Решили так: при въезде в Лион, в час второго завтрака, когда все разойдутся по ресторанам, кафе и бистро, на Жана наденут наручники. Арестованный франтирер! Так и сделали. Въезжают в город, не обратив на себя внимания. Но когда до места оставалось совсем немного, свой «полицейский» вытащил пистолет. На тротуаре — трое немецких солдат и какой-то штатский в длинном пальто. И он властно поднимает руку. Попались! Придется отстреливаться…
— В чем дело? — спрашивает «полицейский».
— Господа, ради бога, подвезите меня к вокзалу. Опаздываю на поезд. Я дам вам сто франков.
А немецкие солдаты идут своей дорогой. Человека в длинном пальто встретили неудержимым хохотом. Он удивился: чего это так веселится арестованный франтирер? Его же отправят на тот свет…
На тот свет хотел отправить Жана и некий капитан Роман, представитель правого крыла Сопротивления департамента Эн. Он обвинил Жана в том, что слишком много оружия достается коммунистам. Состоялось что-то вроде суда. Присутствовали: Буржес-Монури, представлявший правительство в Лондоне, генерал Жанвиль — шеф франтиреров и партизан юга Франции, обвинитель — Роман и обвиняемый — Жан.

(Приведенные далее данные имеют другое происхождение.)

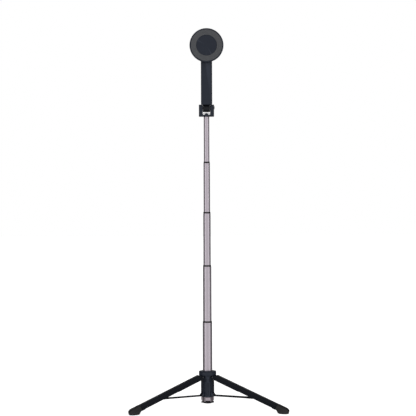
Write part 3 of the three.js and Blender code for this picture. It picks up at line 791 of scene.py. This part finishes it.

— Его следует немедленно расстрелять, — горячился Роман. — Согласно решению, маки́ получают одну треть оружия, а мы — две трети. А у него получается всё наоборот, и почти всё оружие оказывается в руках коммунистов.
— Но кто в этом виноват? — спросил Жан. — Не вы ли, капитан? Я же передаю вам оружие согласно договоренности, а за дальнейшее не отвечаю.
Расстрел не состоялся, но случай этот заставил Жана еще более насторожиться. Лондон делал всё возможное, чтобы партизаны, руководимые коммунистами, не получали оружия. «Плевать мне на капитана Романа, — решил Жан. — Пока оружие будет проходить через мои руки, его получат те, кто лучше всего им пользуется». Так он и поступал.
Однажды его разыскал «мадам Готье». Они давненько не встречались, хотя оба жили в Лионе.
— Ты хорошо работаешь, — сказал «мадам Готье». — У меня есть вопрос: не пора ли тебе окончательно определиться?
— Что ты имеешь в виду?
— Мы давно считаем тебя своим. Но не пора ли тебе вступить в партию?